This is the spot where I go all fangirl over Susan Ericksen whose narration of this series just gets better and better. She reads the opening scene, a dream-like sequence which takes place inside the mind of a crime victim, with such an other-worldly tone it’s as if the woman is floating above herself. In fact, her voice for this character throughout the book perfectly captures a woman who is physically and emotionally abused and who has submitted, totally, to her abuser.
I love how the author has developed the character of Eve. She is still basically a loner and a person who just doesn’t get some of the more frivolous aspects of life like clothes, make-up, and social niceties.
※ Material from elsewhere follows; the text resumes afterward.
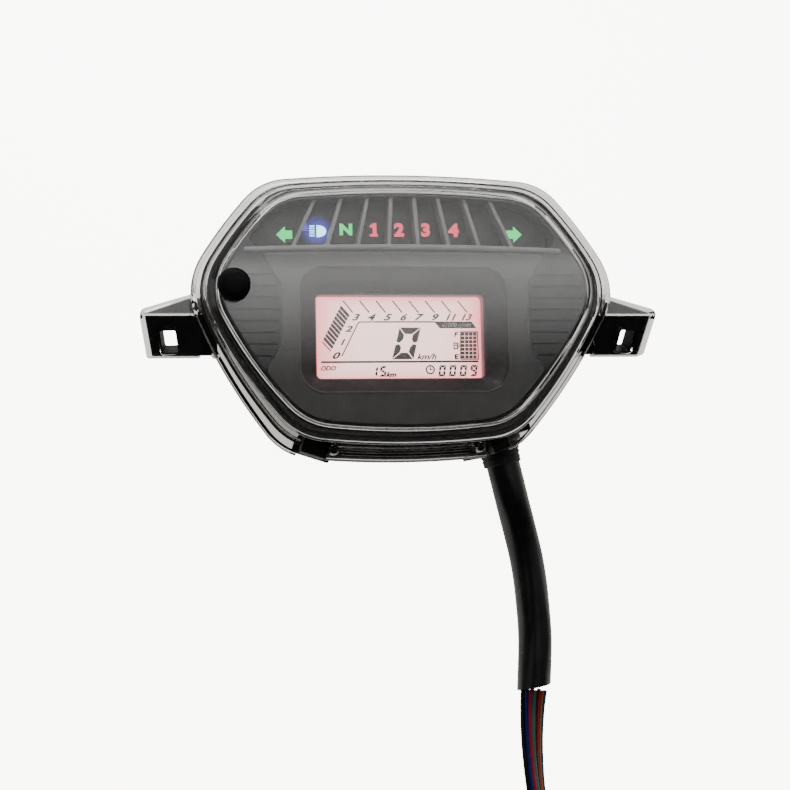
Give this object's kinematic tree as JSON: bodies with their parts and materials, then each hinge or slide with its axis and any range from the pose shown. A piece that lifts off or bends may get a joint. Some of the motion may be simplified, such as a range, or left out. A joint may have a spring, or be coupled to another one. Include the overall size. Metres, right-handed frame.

She is still a hard-nosed cop, but the author has shown us a softer side, as well as a slightly philosophical bent. Eve’s take on certain cliches will make you smile, but she makes one statement in Echoes in Death which is so true, I want to put it up on billboards all over the country. “Next to stupidity, ego’s the thing that causes the most mistakes.” Just look around you and tell me this isn’t the truth! If you haven’t read any of the 43 previous books in this series, feel free to jump straight into the year 2061 with Echoes in Death. J. D. Robb is definitely an author who has a gift for bringing first-time readers into the In Death family as if they’d been there all along and this book is the best one yet for setting up the backstory with a few key remarks.
Love this book! Love the author and narrator. Spot on review! Eve’s growth is wonderful. She isn’t soft but she now can admit she feels too damned much, and swallows it down so she can continue to stand for the dead. Loved tough cop Peabody. As always I love Roarke!
Thank you! As you well know…I am in that number of pathetic souls who live from book to book! ?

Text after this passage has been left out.